─── MATERIAL PROVIDED ───
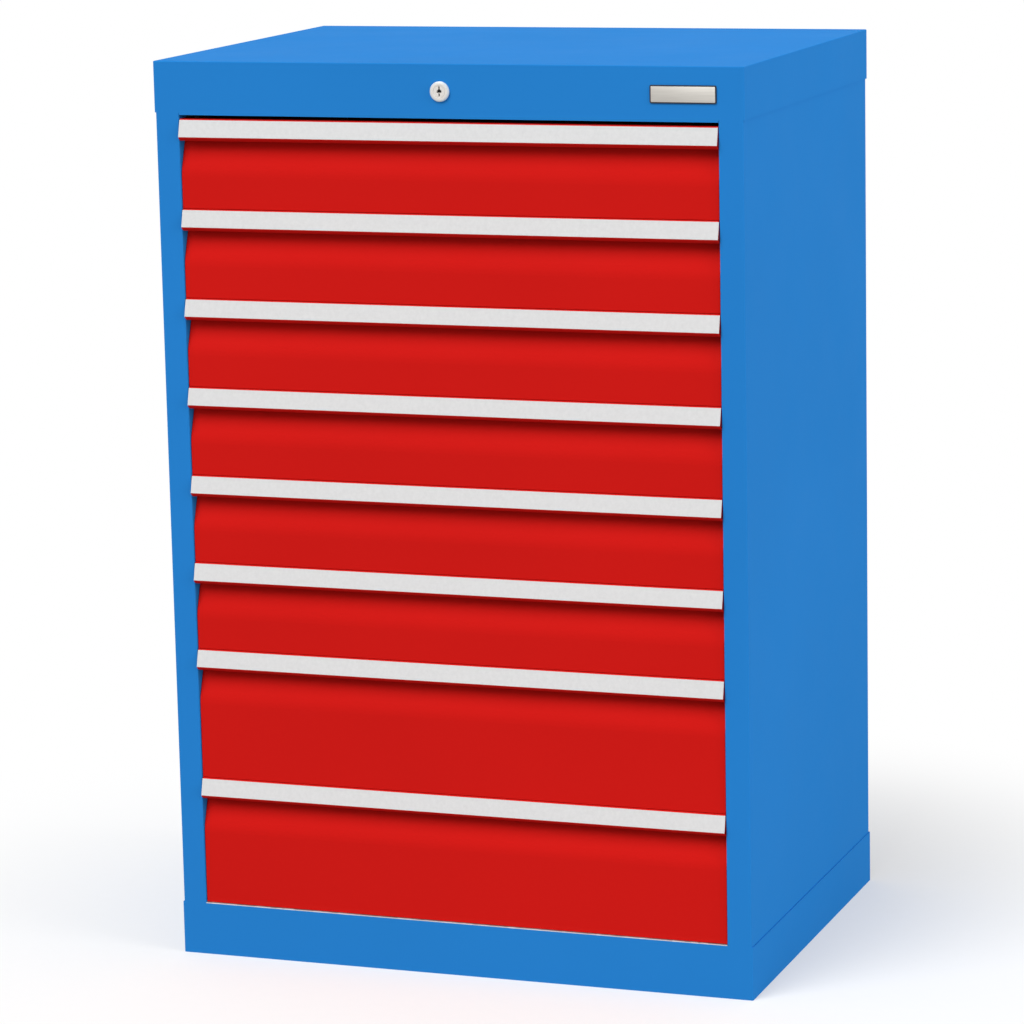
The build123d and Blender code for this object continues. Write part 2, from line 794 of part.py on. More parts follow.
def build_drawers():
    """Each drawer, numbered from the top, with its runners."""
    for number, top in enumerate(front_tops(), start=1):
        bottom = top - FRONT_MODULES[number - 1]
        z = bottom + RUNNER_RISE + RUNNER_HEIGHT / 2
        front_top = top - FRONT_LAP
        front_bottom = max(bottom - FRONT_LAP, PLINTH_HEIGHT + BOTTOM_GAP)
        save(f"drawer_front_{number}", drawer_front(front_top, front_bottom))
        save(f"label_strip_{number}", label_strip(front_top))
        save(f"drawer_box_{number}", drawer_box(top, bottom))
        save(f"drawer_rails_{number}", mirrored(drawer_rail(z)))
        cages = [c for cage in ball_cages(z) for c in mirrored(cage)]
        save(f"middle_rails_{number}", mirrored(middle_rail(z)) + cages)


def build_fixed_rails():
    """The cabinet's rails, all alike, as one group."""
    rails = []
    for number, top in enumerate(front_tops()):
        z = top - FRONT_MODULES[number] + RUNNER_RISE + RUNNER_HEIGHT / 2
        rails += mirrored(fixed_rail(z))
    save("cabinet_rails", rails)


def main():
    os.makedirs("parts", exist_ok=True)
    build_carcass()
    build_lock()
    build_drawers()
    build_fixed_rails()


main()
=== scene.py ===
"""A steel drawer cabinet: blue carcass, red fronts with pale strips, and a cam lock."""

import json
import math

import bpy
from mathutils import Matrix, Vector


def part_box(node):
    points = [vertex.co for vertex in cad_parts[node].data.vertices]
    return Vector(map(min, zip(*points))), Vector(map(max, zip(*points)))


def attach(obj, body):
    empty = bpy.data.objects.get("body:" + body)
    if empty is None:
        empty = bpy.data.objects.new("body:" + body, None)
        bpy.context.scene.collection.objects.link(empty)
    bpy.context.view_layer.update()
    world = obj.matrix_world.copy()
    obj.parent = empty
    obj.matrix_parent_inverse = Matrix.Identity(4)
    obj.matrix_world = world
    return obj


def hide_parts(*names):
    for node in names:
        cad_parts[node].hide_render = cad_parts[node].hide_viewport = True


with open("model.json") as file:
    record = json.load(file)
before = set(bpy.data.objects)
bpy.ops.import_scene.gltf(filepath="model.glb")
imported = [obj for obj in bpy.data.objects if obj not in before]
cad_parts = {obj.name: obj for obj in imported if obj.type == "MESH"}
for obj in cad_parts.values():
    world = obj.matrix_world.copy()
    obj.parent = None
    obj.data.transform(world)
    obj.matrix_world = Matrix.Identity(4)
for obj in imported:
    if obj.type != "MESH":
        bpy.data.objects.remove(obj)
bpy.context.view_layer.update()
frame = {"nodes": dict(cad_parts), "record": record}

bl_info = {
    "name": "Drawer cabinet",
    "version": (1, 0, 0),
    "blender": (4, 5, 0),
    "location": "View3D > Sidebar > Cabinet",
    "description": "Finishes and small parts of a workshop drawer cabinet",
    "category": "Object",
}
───
REQUIRED WORK: Repeat the material above exactly.

PROBLEM SOLUTION:
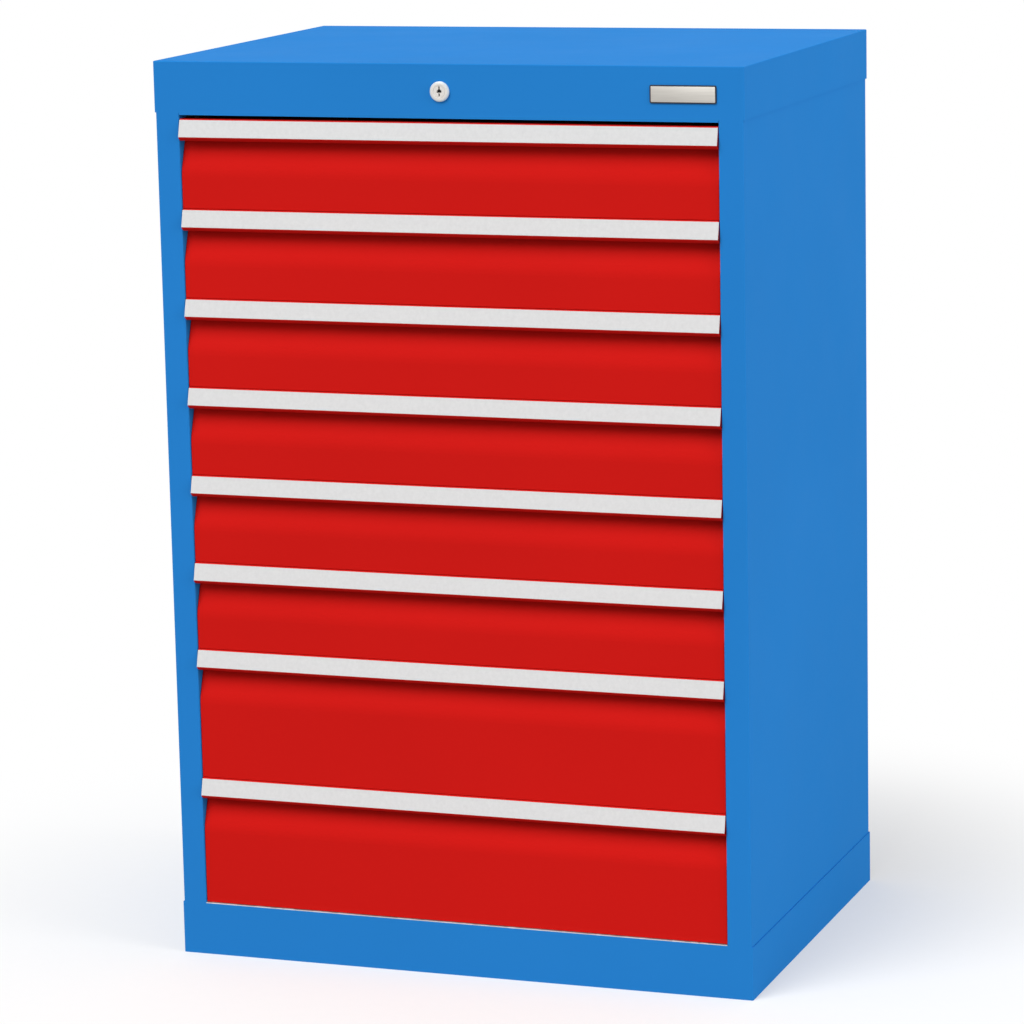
The build123d and Blender code for this object continues. Write part 2, from line 794 of part.py on. More parts follow.
def build_drawers():
    """Each drawer, numbered from the top, with its runners."""
    for number, top in enumerate(front_tops(), start=1):
        bottom = top - FRONT_MODULES[number - 1]
        z = bottom + RUNNER_RISE + RUNNER_HEIGHT / 2
        front_top = top - FRONT_LAP
        front_bottom = max(bottom - FRONT_LAP, PLINTH_HEIGHT + BOTTOM_GAP)
        save(f"drawer_front_{number}", drawer_front(front_top, front_bottom))
        save(f"label_strip_{number}", label_strip(front_top))
        save(f"drawer_box_{number}", drawer_box(top, bottom))
        save(f"drawer_rails_{number}", mirrored(drawer_rail(z)))
        cages = [c for cage in ball_cages(z) for c in mirrored(cage)]
        save(f"middle_rails_{number}", mirrored(middle_rail(z)) + cages)


def build_fixed_rails():
    """The cabinet's rails, all alike, as one group."""
    rails = []
    for number, top in enumerate(front_tops()):
        z = top - FRONT_MODULES[number] + RUNNER_RISE + RUNNER_HEIGHT / 2
        rails += mirrored(fixed_rail(z))
    save("cabinet_rails", rails)


def main():
    os.makedirs("parts", exist_ok=True)
    build_carcass()
    build_lock()
    build_drawers()
    build_fixed_rails()


main()
=== scene.py ===
"""A steel drawer cabinet: blue carcass, red fronts with pale strips, and a cam lock."""

import json
import math

import bpy
from mathutils import Matrix, Vector


def part_box(node):
    points = [vertex.co for vertex in cad_parts[node].data.vertices]
    return Vector(map(min, zip(*points))), Vector(map(max, zip(*points)))


def attach(obj, body):
    empty = bpy.data.objects.get("body:" + body)
    if empty is None:
        empty = bpy.data.objects.new("body:" + body, None)
        bpy.context.scene.collection.objects.link(empty)
    bpy.context.view_layer.update()
    world = obj.matrix_world.copy()
    obj.parent = empty
    obj.matrix_parent_inverse = Matrix.Identity(4)
    obj.matrix_world = world
    return obj


def hide_parts(*names):
    for node in names:
        cad_parts[node].hide_render = cad_parts[node].hide_viewport = True


with open("model.json") as file:
    record = json.load(file)
before = set(bpy.data.objects)
bpy.ops.import_scene.gltf(filepath="model.glb")
imported = [obj for obj in bpy.data.objects if obj not in before]
cad_parts = {obj.name: obj for obj in imported if obj.type == "MESH"}
for obj in cad_parts.values():
    world = obj.matrix_world.copy()
    obj.parent = None
    obj.data.transform(world)
    obj.matrix_world = Matrix.Identity(4)
for obj in imported:
    if obj.type != "MESH":
        bpy.data.objects.remove(obj)
bpy.context.view_layer.update()
frame = {"nodes": dict(cad_parts), "record": record}

bl_info = {
    "name": "Drawer cabinet",
    "version": (1, 0, 0),
    "blender": (4, 5, 0),
    "location": "View3D > Sidebar > Cabinet",
    "description": "Finishes and small parts of a workshop drawer cabinet",
    "category": "Object",
}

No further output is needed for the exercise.